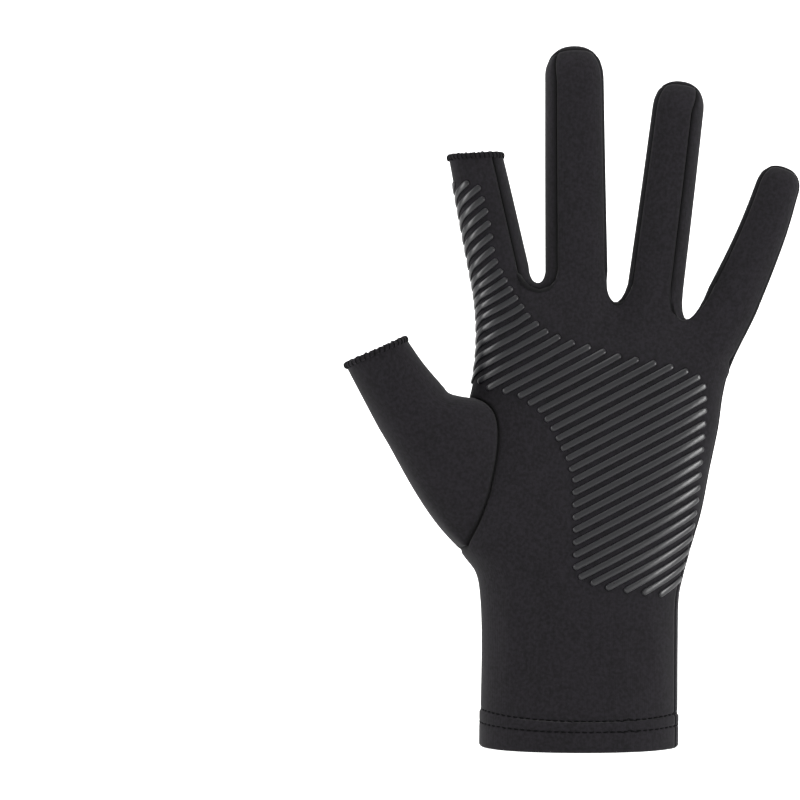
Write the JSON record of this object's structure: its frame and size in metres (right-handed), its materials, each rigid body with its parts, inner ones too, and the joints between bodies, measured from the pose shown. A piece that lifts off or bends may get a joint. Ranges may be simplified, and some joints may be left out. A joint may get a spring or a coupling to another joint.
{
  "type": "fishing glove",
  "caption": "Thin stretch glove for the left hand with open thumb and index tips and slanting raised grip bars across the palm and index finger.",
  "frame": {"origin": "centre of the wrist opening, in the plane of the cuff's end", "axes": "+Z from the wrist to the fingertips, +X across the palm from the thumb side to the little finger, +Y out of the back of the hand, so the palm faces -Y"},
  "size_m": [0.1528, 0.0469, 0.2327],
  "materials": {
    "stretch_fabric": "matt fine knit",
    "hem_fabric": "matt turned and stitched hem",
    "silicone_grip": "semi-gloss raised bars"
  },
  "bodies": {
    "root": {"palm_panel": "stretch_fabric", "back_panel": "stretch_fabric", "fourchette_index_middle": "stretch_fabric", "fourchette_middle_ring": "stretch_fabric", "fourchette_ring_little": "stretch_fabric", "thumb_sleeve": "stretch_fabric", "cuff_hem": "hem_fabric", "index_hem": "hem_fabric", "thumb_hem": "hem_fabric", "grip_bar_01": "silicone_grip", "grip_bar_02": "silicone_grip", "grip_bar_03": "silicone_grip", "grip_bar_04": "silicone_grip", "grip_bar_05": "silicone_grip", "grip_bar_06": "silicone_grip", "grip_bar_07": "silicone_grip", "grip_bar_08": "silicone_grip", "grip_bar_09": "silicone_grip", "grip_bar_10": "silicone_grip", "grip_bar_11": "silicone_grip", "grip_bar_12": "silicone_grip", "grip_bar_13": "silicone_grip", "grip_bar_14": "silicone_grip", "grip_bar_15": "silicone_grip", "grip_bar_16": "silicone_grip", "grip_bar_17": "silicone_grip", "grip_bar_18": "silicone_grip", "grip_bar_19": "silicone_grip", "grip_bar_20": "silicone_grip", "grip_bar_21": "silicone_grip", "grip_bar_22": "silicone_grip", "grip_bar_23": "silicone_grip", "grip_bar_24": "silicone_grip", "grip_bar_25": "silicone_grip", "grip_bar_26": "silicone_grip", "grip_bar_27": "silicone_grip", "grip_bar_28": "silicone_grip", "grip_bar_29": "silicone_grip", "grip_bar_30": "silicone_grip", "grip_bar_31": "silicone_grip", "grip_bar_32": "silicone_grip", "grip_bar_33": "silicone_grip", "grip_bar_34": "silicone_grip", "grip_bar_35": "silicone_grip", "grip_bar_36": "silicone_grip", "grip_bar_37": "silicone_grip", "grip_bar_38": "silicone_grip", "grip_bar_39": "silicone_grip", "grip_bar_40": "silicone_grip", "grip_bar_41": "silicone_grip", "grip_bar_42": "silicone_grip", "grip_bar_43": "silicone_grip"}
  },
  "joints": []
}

*What the task asks*:
Only a number is wanted: how many lines contain the word "materials"?

*Right answer*:
2